I grew up in a strong tradition of artichokes! To my memory, I believe my dear Albertan parents discovered artichokes while residing in sunny California in the late '60s. When we moved to British Columbia in the early '70s, the artichoke tradition came along with us. It was not uncommon for artichokes (in season) to be a part of our Friday night dinner tradition, a habit that continues for them to this day. (Literally. I got emails from both my parents today, and BOTH of them referenced artichokes for dinner. See, this nut doesn't fall far from the nut tree, no?)
As the only artichoke-lover in my home, it's a rather hit-and-miss affair for me and the blessed thistle... But, when husband pointed out a 4-pack of artichokes at Costco while we were stocking up on vacation supplies, I went for it. (And not being an artichoke fan, how sweet of him to point them out.)
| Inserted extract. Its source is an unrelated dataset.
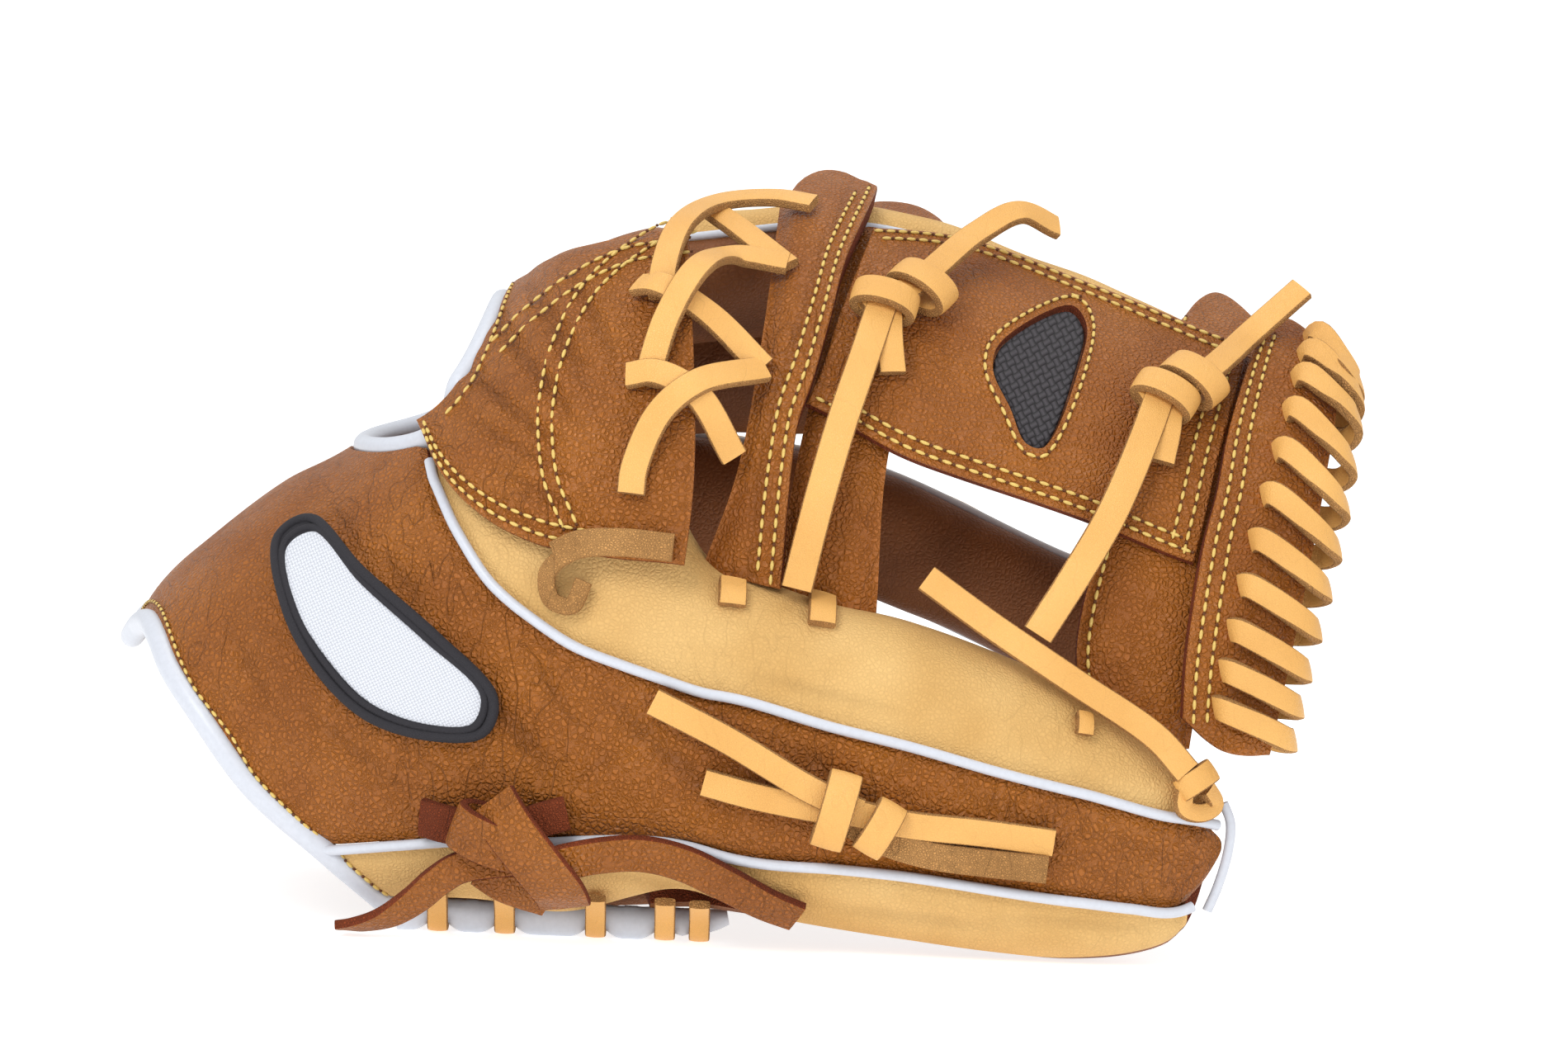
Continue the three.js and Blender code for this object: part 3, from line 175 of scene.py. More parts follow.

I approached my artichokes with even more simplicity than the recipe above; theirs included basil and some chicken stock, lemon and garlic. I like my artichokes pure. I simply rinsed them and then drizzled a couple of teaspoons of olive oil over them, covered them with tin foil and baked them in the oven. I had the oven a bit high in temperature--400 degrees F--and that might have been a touch too high, as the artichokes got a bit tough on the outer leaves (even with the tin foil cover). But I have to say that the flavor was wonderful. Even though I didn't use a lot of olive oil, the flavor permeated the whole artichoke, and the slow roasting seemed to really bring out the flavor. It was entirely enjoyable and I will use a lower temperature next time, and maybe in a Dutch oven with a cast-iron lid, rather than just the tin foil.
Definitely one to make again! Make sure you've got plenty of time before you'll go wild with hunger, as this process takes a bit--I think mine took almost an hour and a half in the oven (I have a hard time believing the recipe that says they'll be done in 45-50 minutes). Artichokes in general aren't a quick fix, so plan ahead!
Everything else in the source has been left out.